In geometry and crystallography, a glide plane (or transflection) is a symmetry operation describing how a reflection in a plane, followed by a translation parallel with that plane, may leave the crystal unchanged.

Glide planes are noted by a, b or c, depending on which axis the glide is along. There is also the n glide, which is a glide along the half of a diagonal of a face, and the d glide, which is along a fourth of either a face or space diagonal of the unit cell. The latter is often called the diamond glide plane as it features in the diamond structure.

In geometry, a glide plane operation is a type of isometry of the Euclidean space: the combination of a reflection in a plane and a translation in that plane. Reversing the order of combining gives the same result. Depending on context, we may consider a reflection a special case, where the translation vector is the zero vector.
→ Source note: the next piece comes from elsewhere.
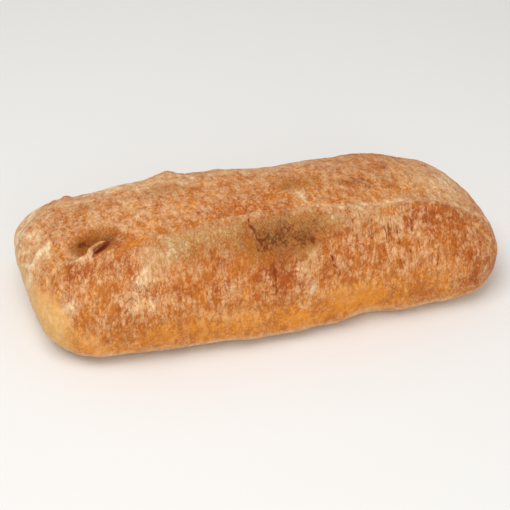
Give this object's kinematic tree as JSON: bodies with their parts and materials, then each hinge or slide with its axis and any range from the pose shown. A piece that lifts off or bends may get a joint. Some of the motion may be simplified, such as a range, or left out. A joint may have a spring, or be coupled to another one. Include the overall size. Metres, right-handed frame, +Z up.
{
  "type": "ciabatta loaf",
  "caption": "Whole baked ciabatta: a long, flat-bottomed, round-shouldered loaf with a floury crust and a fold seam along its top.",
  "frame": {"origin": "middle of the loaf's outline in plan, on the surface that the loaf rests on", "axes": "+X along the loaf towards its lower, more pointed end; -Y towards the long side that the folded flap faces; +Z up"},
  "size_m": [0.274, 0.1142, 0.0651],
  "materials": {
    "crust": "matt, floury"
  },
  "bodies": {
    "root": {"ciabatta_loaf": "crust"}
  },
  "joints": []
}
The combination of a reflection in a plane and a translation in a perpendicular direction is a reflection in a parallel plane. However, a glide plane operation with a nonzero translation vector in the plane cannot be reduced like that. Thus the effect of a reflection combined with any translation is a glide plane operation in the general sense, with as special case just a reflection. The glide plane operation in the strict sense and the pure reflection are two of the four kinds of indirect isometries in 3D.

The isometry group generated by just a glide plane operation is an infinite cyclic group. Combining two equal glide plane operations gives a pure translation with a translation vector that is twice that of the glide plane operation, so the even powers of the glide plane operation form a translation group.